Eines ist sicher: so stellt man sich ein solches Haus mit Jugendlichen um die 15 gerne vor. Selbst der nicht viel ältere Zivi, der sonst ja ganz hetero ist, gibt Ben einen fetten Kuss auf den Mund, und das aus lauter Nettigkeit, Glückseligkeit und Toleranz. Mit der Toleranz übertreibt es der junge Autor gerne einmal. Vor allem dann, wenn der ebenfalls fünfzehnjährige Luka Ben verzeihen muss, dass der ständig nebenher von Niko, einem Typen aus seiner WG gevögelt wird, um es mal deutlich auszudrücken. Unrealistisch ist es nicht, dass sie sich versöhnen, sondern in welchem Tempo. Und auf welche Art. Eine solche Reife, wie sie da Luka an den Tag legt, ist nicht einmal von weisen Erwachsenen zu erwarten. Aber das ist ja auch nicht so wichtig. Wenn er ihm nicht verziehen hätte, hätten sie ja nicht kurze Zeit später Analverkehr miteinander haben können. Und das ist doch wirklich wichtiger als Realismus. Bücher sind doch sowieso fiktional. Also, ist es auch nicht wichtig, wie Menschen funktionieren, sich in Situationen, die ihnen zustoßen, verhalten. Solange die Sexszene danach stimmt, freuen sich alle Beteiligten.
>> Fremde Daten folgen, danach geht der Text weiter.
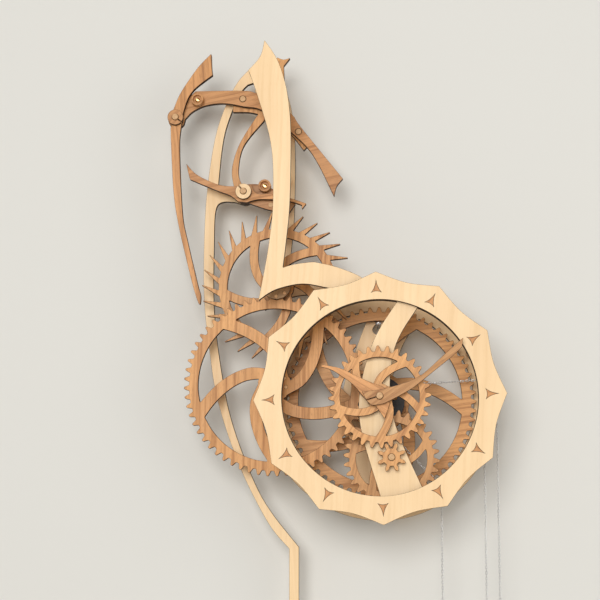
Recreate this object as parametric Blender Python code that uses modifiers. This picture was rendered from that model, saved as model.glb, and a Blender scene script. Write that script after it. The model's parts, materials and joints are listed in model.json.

Nun, ich möchte auch etwas Gutes sagen können, Langeweile hatte ich selten, manchmal gelang es mir auch, mich in das Buch hineinzuversetzen. Nicht immer entsprangen daraus positive Gefühle. Nicht jeder hatte mit fünfzehn so viel Sex wie Jugendliche in solchen Romanen. Leider. Vielleicht ist das der Grund, wieso man eventuell diese Bücher braucht. Ja, eine interessante Idee. Daran liegt es wahrscheinlich. Und wahrscheinlich lesen diese Bücher nur Leute, die niemals Sex in dem Alter hatten. Denn wozu bräuchten die anderen diese Literatur?

Der Roman „Queer – ganz normal verrückt“ von Simon Rhys Beck ist 2005 im Himmelsstürmer Verlag in der Reihe „Junge Liebe“ erschienen, umfasst 172 Seiten und ist in einer Taschenbuchausgabe für dreizehn Euro neunzig im Fachhandel erhältlich.